なお2004年にキャッスルから発売された「The Hermit」R9の再発盤に、1.2.がボーナストラックとして収録され、初CD化となった。


Q14 Fylde Acoustic   (1977) [Various Artists] Trailer LER 2105

Q10 Fylde Acoustic
             
John Renbourn : Guitar
Gordon Giltrap : Guitar

1. Mr. Southcote's Pavan * [Thomas Ford] 
  Mr.

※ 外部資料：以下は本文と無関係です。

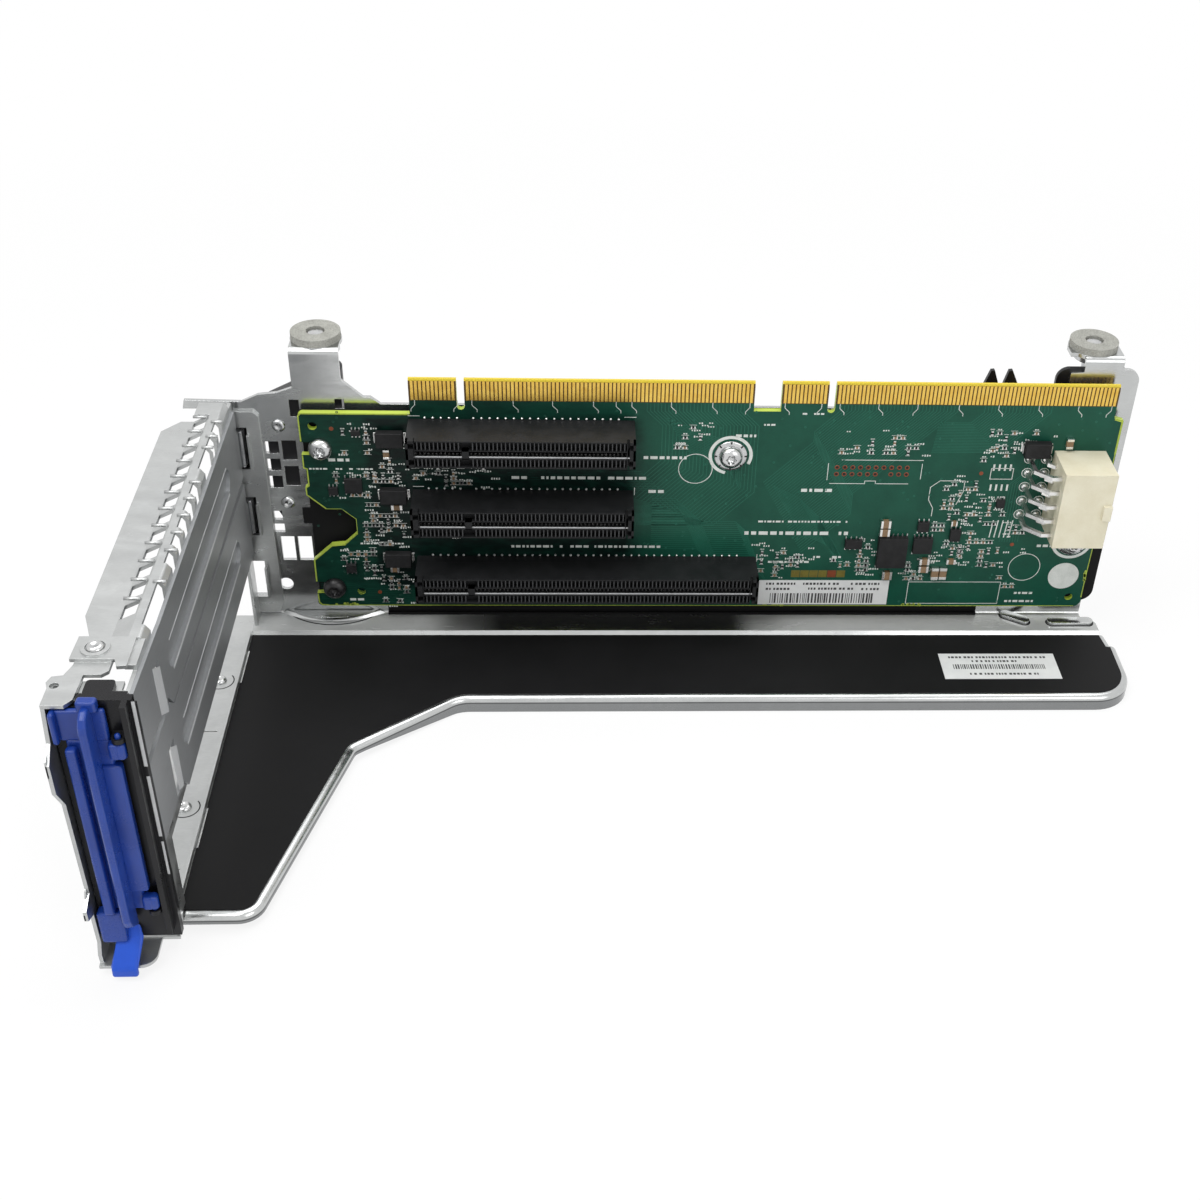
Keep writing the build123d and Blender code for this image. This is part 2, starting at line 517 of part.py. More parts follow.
with BuildPart() as rear_panel:
    # slot frame, standing on the strip at the wall and on the foot in the pocket
    box(PANEL_X - T2, PANEL_X, DECK_Y, PANEL_Y1, STRIP_Z, 2.2)
    box(PANEL_X - T2, PANEL_X, -110.8, DECK_Y, STRIP_Z, 2.2)
    box(PANEL_X - T2, PANEL_X, -110.8, -107.4, -64.0, STRIP_Z)
    for z0, z1 in OPENINGS:
        box(PANEL_X - 2, PANEL_X + 1, OPEN_Y0, OPEN_Y1, z0, z1, Mode.SUBTRACT)
    # top hat: section across the row of webs, then its windows
    with BuildSketch(face(STEP_Y)):
        Polygon((PANEL_X, 1.0), (PANEL_X, 2.6), (-48.3, HAT_Z), (-50.5, HAT_Z),
                (-54.6, HAT_FLANGE_Z), (-61.4, HAT_FLANGE_Z), (-61.4, HAT_FLANGE_Z - T2),
                (-54.3, HAT_FLANGE_Z - T2), (-50.3, RIM_Z), (-48.7, RIM_Z),
                (PANEL_X - T2, 2.3), (PANEL_X - T2, 1.0), align=None)
        round_corner((-48.3, HAT_Z), 0.7)
    extrude(amount=-96.3 - STEP_Y, dir=(0, 1, 0))
    with BuildSketch(face(STEP_Y)):
        Polygon((PANEL_X, 1.0), (PANEL_X, 2.6), (-48.3, HAT_Z), (-54.2, HAT_Z), (-54.2, RIM_Z),
                (-48.7, RIM_Z), (PANEL_X - T2, 2.3), (PANEL_X - T2, 1.0), align=None)
    extrude(amount=-0.6 - STEP_Y, dir=(0, 1, 0))
    with BuildSketch(deck(-1)):
        Polygon((-62.4, -5.0), (-57.6, STEP_Y), (-61.4, -11.4), (-62.4, -11.4), align=None)
        Polygon((-62.4, -86.5), (-61.4, -86.5), (-59.0, -93.4), (-59.0, -96.6), (-62.4, -96.6), align=None)
        with Locations(*[(-52.6, y) for y in ROW_1]):
            Rectangle(3.4, 4.9)
        for y, width in ROW_2:
            with Locations((-47.9, y)):
                Rectangle(1.9, width)
    extrude(amount=7, mode=Mode.SUBTRACT)
    # top plates over the pocket: the riveted one, and the lower one with the holed tab
    with BuildSketch(deck(RIM_Z)):
        Polygon((-60.0, -96.0), (-48.9, -96.0), (-48.9, -105.4), (-50.8, -105.6), (-51.6, -103.3),
                (-60.2, -103.3), align=None)
        with Locations(TOP_RIVET):
            RegularPolygon(1.1, ROUND, mode=Mode.SUBTRACT)
    extrude(amount=T2)
    with BuildSketch(deck(HAT_Z)):
        with Locations(TOP_RIVET):
            RegularPolygon(2.9, ROUND)
            RegularPolygon(2.0, ROUND, mode=Mode.SUBTRACT)
    extrude(amount=0.35)
    with BuildSketch(deck(RIM_Z - T2)):
        Polygon((-62.5, -116.6), (-58.2, -116.6), (-56.9, -114.8), (-56.7, -107.2), (-53.4, -107.2),
                (-52.2, -106.0), (-52.2, -101.0), (-59.0, -101.0), (-59.4, -104.4), (-60.4, -107.4),
                (-62.5, -107.8), (-63.1, -109.6), (-62.5, -111.4), align=None)
        with Locations((-61.3, -110.6)):
            RegularPolygon(0.9, ROUND, mode=Mode.SUBTRACT)
    extrude(amount=T2)
    box(PANEL_X - T2, PANEL_X, -104.6, -96.0, 1.0, 2.6)
    box(-49.6, PANEL_X, -104.6, -96.0, 2.4, RIM_Z + 0.3)
    # outer side of the pocket, with its stepped front edge and catch
    with BuildSketch(side(PANEL_OUT)):
        Polygon((-108.0, RIM_Z - T2), (-116.6, RIM_Z - T2), (-117.8, -5.0), (-121.0, -8.0),
                (-121.0, -15.0), (-117.8, -20.5), (-117.2, -45.4), (-121.0, -47.0), (-121.0, -49.6),
                (-117.8, -51.0), (-117.6, -59.4), (-118.8, -62.0), (-118.6, -65.2), (-111.5, -65.2),
                (-108.0, DECK_Z), align=None)
    extrude(amount=T2)
    # sheet behind the cover tabs
    box(PANEL_OUT, PANEL_X, -111.6, -110.8, -63.4, CAP_Z)
    box(PANEL_OUT, -48.9, -111.6, -108.0, 1.4, CAP_Z)
    for z0, z1 in ((-12.9, 1.4), (-33.7, -18.1), (-58.0, -38.9)):
        box(-58.5, -50.0, -112.0, -107.0, z0, z1 - 0.6, Mode.SUBTRACT)
    # foot flange with the tab under the latch
    with BuildSketch(side(PANEL_OUT)):
        Polygon(*FOOT, align=None)
    extrude(amount=PANEL_X - PANEL_OUT)
    box(WALL_L, PANEL_X + 1, -107.4, PANEL_Y1 + 1, -66, STRIP_Z, Mode.SUBTRACT)
    box(-51.0, PANEL_X + 1, -121, -111.6, -66, STRIP_Z, Mode.SUBTRACT)
    box(WALL_L - T2, WALL_L, -107.4, DECK_Y, DECK_Z + T2, DECK_Z + 1.6)
    fillet(rear_panel.edges().filter_by(Axis.Z).sort_by_distance(
        (DX - 51.0, DY - 119.7, DZ - 64.8))[0:1], 3.2)
    for y in (-46.0, -93.6):
        box(-55.5, -50.5, y - 0.2, y + 0.2, -64, STRIP_Z, Mode.SUBTRACT)
    with BuildSketch(deck(-64)):
        with Locations(*FOOT_RIVETS):
            RegularPolygon(1.1, ROUND)
    extrude(amount=2.5, mode=Mode.SUBTRACT)
    # flange on the wall, with a slot for each bracket tip
    with BuildSketch(face(WALL_Y)):
        Polygon((PANEL_X - T2, -60.9), (PANEL_X - T2, -0.3), (-42.4, -0.3), (-41.2, -1.6), (-40.7, -57.0),
                (-42.0, -60.9), align=None)
        for z0, z1 in TIP_SLOTS:
            with Locations((-46.0, (z0 + z1) / 2)):
                Rectangle(3.2, z1 - z0, mode=Mode.SUBTRACT)
    extrude(amount=WALL_Y - PANEL_Y1)
    for z0, z1 in TIP_SLOTS:
        box(-44.4, -43.8, 1.2, PANEL_Y1, z0 + 0.6, z1 - 1.6)
save(rear_panel.part, "rear_panel")

with BuildPart() as panel_rivets:
    with BuildSketch(deck(DECK_Z + T2)):
        with Locations(*FOOT_RIVETS):
            RegularPolygon(1.8, ROUND)
    extrude(amount=1.0, taper=25)
    with BuildSketch(deck(DECK_Z)):
        with Locations(*FOOT_RIVETS):
            RegularPolygon(1.1, ROUND)
    extrude(amount=T2)
    with BuildSketch(deck(HAT_Z)):
        with Locations(TOP_RIVET):
            RegularPolygon(1.7, ROUND)
    extrude(amount=0.6, taper=25)
    with BuildSketch(deck(HAT_Z - T2 - 0.4)):
        with Locations(TOP_RIVET):
            RegularPolygon(1.1, ROUND)
    extrude(amount=T2 + 0.4)
save(panel_rivets.part, "panel_rivets")

# Slot covers: plate with jogged front end, pressed rib, window, tip and retained tab
COVER_H, RIB_OUT = 20.0, 0.9
for label, top in (("slot_cover_upper", 1.3), ("slot_cover_lower", 1.3 - SLOT_PITCH - 0.4)):
    low = top - COVER_H if label == "slot_cover_upper" else -41.6
    with BuildPart() as cover:
        with BuildSketch(side(PANEL_X)):
            Polygon((1.0, top - 0.6), (1.0, low + 0.6), (-88.5, low), (-91.5, low + 3.8), (-112.5, low + 4.4),
                    (-112.5, top + (1.0 if top > 0 else 2.8)), (-91.0, top + (0.2 if top > 0 else 2.8)),
                    (-88.0, top), align=None)
            with Locations((-95.6, top - 11.1)):
                Rectangle(4.4, 12.5, mode=Mode.SUBTRACT)
        extrude(amount=T2)
        box(PANEL_X - 9.0, COVER_X, -112.5 - T2, -112.5, low + 5.4, top - 1.0)
        fillet(cover.edges().filter_by(Axis.Z).sort_by_distance(
            (DX + COVER_X, DY - 112.5 - T2, DZ + top - 10))[0:1], 0.7)
        box(COVER_X - T2, COVER_X, 1.0, 7.0, top - 17.0, top - 7.0)
        with BuildSketch(side(COVER_X - T2 - RIB_OUT)):
            with Locations((-49.6, top - 10.7)):
                RectangleRounded(75.2, 7.6, 3.6)
        extrude(amount=RIB_OUT)
        with BuildSketch(side(COVER_X - RIB_OUT)):
            with Locations((-49.6, top - 10.7)):
                RectangleRounded(73.8, 6.2, 3.0)
        extrude(amount=RIB_OUT + 1, mode=Mode.SUBTRACT)
    save(cover.part, label)

# Latch base: black plate with its top cap, the tall ridge and the two hinge eyes
with BuildPart() as latch_base:
    box(-61.5, -45.6, BASE_Y, -113.4, -60.0, 1.8)
    box(-55.6, -50.1, BASE_Y, -109.0, CAP_Z, 3.4)
    fillet(latch_base.edges().filter_by(Axis.Z).group_by(Axis.Y)[-1], 0.8)
    box(-56.4, -46.0, BASE_Y, -113.4, 1.8, 3.4)
    box(-50.1, -47.2, BASE_Y, -112.5, CAP_Z, 3.4)
    box(-47.8, -46.7, -117.6, BASE_Y, -57.5, 3.4)
    for z0, z1 in ((-5.1, -4.1), (-51.0, -50.0)):
        box(HINGE_X - EYE_R, HINGE_X + EYE_R, HINGE_Y, BASE_Y, z0, z1)
        with BuildSketch(deck(z0)):
            with Locations((HINGE_X, HINGE_Y)):
                Circle(EYE_R)
        extrude(amount=z1 - z0)
        with BuildSketch(deck(z0 - 1)):
            with Locations((HINGE_X, HINGE_Y)):
                Circle(PIN_R + PIN_CLEAR)
        extrude(amount=3, mode=Mode.SUBTRACT)
save(latch_base.part, "latch_base")

# Retainer latch: blue moulding that swings out on two stub pins
LATCH_BACK, LATCH_FACE = -115.4, -116.8
with BuildPart() as retainer_latch:
    box(-60.3, -51.0, LATCH_FACE, LATCH_BACK, -50.6, 2.0)
    box(-53.7, -49.7, LATCH_FACE - 0.7, LATCH_BACK, -45.0, -11.2)
    box(-61.2, -60.0, -118.2, LATCH_BACK, -5.4, 2.0)
    box(-55.8, -52.0, -117.6, LATCH_BACK, 2.0, 4.6)
    box(-59.3, -57.1, -118.7, LATCH_FACE, -50.6, -6.2)
    box(-61.2, -56.0, -118.2, LATCH_BACK, -59.2, -50.6)
    with BuildSketch(side(-55.0)):
        Polygon((LATCH_FACE + 0.4, 3.4), (-121.6, 3.4), (-121.6, -52.0), (LATCH_FACE + 0.4, -55.5), align=None)
        round_corner((-121.6, 3.4), 3.5)
        round_corner((-121.6, -52.0), 2.5)
    extrude(amount=1.7)
    for z0, z1, pin0, pin1 in ((-9.2, -5.4, -9.2, -3.2), (-49.7, -46.2, -51.9, -46.2)):
        box(-51.4, HINGE_X, HINGE_Y - 1.2, HINGE_Y + 1.2, z0, z1)
        with BuildSketch(deck(z0)):
            with Locations((HINGE_X, HINGE_Y)):
                Circle(1.2)
        extrude(amount=z1 - z0)
        with BuildSketch(deck(pin0)):
            with Locations((HINGE_X, HINGE_Y)):
                Circle(PIN_R)
        extrude(amount=pin1 - pin0)
    with BuildSketch(side(-60.2)):
        Polygon((LATCH_BACK, -56.0), (-117.0, -58.6), (-121.6, -63.7), (-121.6, -66.1), (-120.1, -66.1),
                (-120.0, -64.0), (LATCH_BACK, -60.4), align=None)
    extrude(amount=7.2)
    with BuildSketch(deck(-67)):
        Polygon((-61.2, -115.3), (-58.4, -115.3), (-59.7, -121.8), (-61.2, -121.8), align=None)
        Polygon((-52.9, -115.3), (-52.9, -121.8), (-54.4, -121.8), (-53.1, -115.3), align=None)
    extrude(amount=7.7, mode=Mode.SUBTRACT)
save(retainer_latch.part, "retainer_latch")
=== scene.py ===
"""Riser cage of a server with its board, dressed and lit as in the photograph.

Places are written in millimetres from a datum on the board: its front face, at the first pin of
the upper slot, x along the board, y away from the viewer and z up. The helper at() turns them
into the frame's metres.
"""
import logging
import math
import random
from collections.abc import Callable
from dataclasses import dataclass
from enum import Enum
from typing import ClassVar

import bmesh
import bpy
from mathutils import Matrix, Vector


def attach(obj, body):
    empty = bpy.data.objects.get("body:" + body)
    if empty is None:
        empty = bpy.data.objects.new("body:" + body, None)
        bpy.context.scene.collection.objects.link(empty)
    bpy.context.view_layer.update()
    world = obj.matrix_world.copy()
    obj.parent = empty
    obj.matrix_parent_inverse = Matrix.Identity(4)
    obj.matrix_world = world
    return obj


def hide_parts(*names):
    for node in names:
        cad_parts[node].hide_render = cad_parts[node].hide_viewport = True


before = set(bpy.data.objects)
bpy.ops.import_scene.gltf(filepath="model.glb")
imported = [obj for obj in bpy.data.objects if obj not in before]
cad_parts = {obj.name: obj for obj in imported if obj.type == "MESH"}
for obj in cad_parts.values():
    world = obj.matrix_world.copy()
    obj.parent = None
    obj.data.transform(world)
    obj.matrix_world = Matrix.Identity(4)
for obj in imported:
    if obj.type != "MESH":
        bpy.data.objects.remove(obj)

Colour = tuple[float, float, float]
Point = tuple[float, float, float]
Spot = tuple[float, float]
Field = tuple[float, float, float, float]
Socket = bpy.types.NodeSocket
Material = bpy.types.Material

LOG = logging.getLogger("riser")
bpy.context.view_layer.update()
PER_METRE = 1000

# The datum in metres of the frame, and in millimetres from it: the second card edge's right end,
# the steps from slot to slot and from contact to contact, the depth of what is printed on the
# board's face, and the tops of the strip at the wall's foot and of the rear panel's flange
DATUM = (-0.0607, 0.0524, 0.0674)
EDGE_END = 173.65
SLOT_PITCH = 20.32
CONTACT_PITCH = 1.0
ON_FACE = -0.01
FOOT = -61.9
FLANGE = -62.2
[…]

Southcote's Gilliard * [ 〃 ]




  
イギリスのギター・メイカーであるファイルドのオーナー、ロジャー・バックウェルがプロデュースした作品。他にジョン・ジェイムス、マーチン・シンプソン、マーチン・キャシー、アーチー・フィッシャー等、そうそうたるメンバーが参加している。当時はフォーク・ギタリストに人気があったモデルで、その後ジャズやロック・ギタリストも使うようになった。アコースティック楽器が流行らなくなったため、1980年にギター生産を中止し、ビリヤードのキューの製造でそれなりの名声を築いていたが、90年代のアンプラグドによるアコギ・ブーム再復活の機運を受けてギター製作を再開した。ファイルドギターについての詳細はギター・グラフィック第5号(1996年4月発行) に記事が掲載されているので、興味のある人は参照して下さい。本作に納められた1.は、名手ゴードン・ギルトラップとのデュエットで、珍しい取り合わせであるが、ごく普通のクラシック作品で、地味過ぎて印象が薄い感じがする。

今のところ未CD化で、インターネットの中古市場にも出回らない珍しいレコードだ。